For Africa’s youth, it’s an opportunity to find work. Around 20% of Kenyans aged 15-24 years old were unemployed last year, according to official data. E-Waste could be a way for them to make a living.
Beche and his friends approached two faculty members at their university—Kendi Muchungi and Mark Mutinda—for help on how to turn their rubbish into something useful. Mutinda, who heads up environmental resource management at the university, taught them for free about the polluting aspects of e-waste. Muchungi, a computational neuroscientist, introduced them to design thinking as a way to identify problems in their communities that e-waste could solve.
The students registered a company, Squadra One, with the ambition of turning it into a training initiative for young Kenyans.

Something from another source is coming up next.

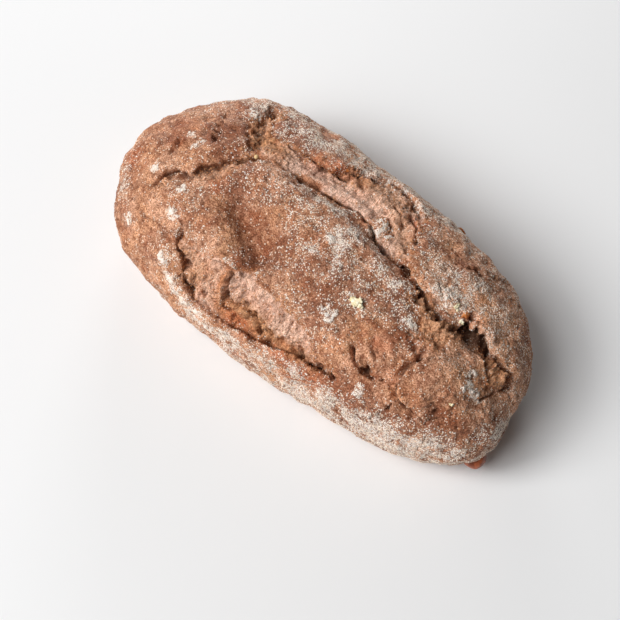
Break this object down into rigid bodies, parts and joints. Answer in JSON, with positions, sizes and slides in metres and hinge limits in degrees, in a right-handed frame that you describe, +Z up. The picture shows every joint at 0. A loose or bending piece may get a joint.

In 2018 the company, the university, and Kenya’s environmental ministry arranged their first joint e-waste week, featuring a design contest for high-school girls.
The company—initially funded out of its founders’ pockets—has trained more than 200 university and high-school students. Its founders, who are now graduates, all return to volunteer as trainers. However the programme is no longer free—students pay KSh1,000 (US$10) each to participate. This buys them three training sessions, and they receive a certificate at the end.
One recent trainee, Timothy Marube, says the programme is a catalyst for innovation. It teaches students to conceptualise ideas, make a prototype, and then test and market it. “Now, I can transform an idea into a business,” he says. Marube, who participated in the training in 2018, repurposed an old portable rechargeable LED lamp into a street light that turns on when people move in its vicinity, as opposed to being on 24 hours a day. He wanted to solve the problem of insufficient energy in his community. “It is in the testing phase where I am refining it before it’s ready to enter the market,” he says.
Another alumnus from the training course—Martin Njuguna, a fourth-year mechanical engineering student at Jomo Kenyatta University of Agriculture and Technology in Juja, Kenya—used e-waste to build an automated greenhouse that monitors temperature, soil acidity, and moisture levels inside.
Njuguna has also managed to commercialise the knowledge he acquired by teaching others. He earns between KSh1,000-2,000 per one-hour session, and up to KSh100,000 for long-term projects. The income finances his startup company, which specialises in home automation and access control, and pays for his upkeep—food, rent, and tuition.
Training initiatives such as those pioneered by Beche and his friends are welcome, as it helps Kenyan youth become entrepreneurs, says Boniface Ngari, director for long-distance and e-learning at Multimedia University of Kenya. He says universities struggle to teach students such technical skills because they lack funding, and calls for sustainable solutions to address this bottleneck.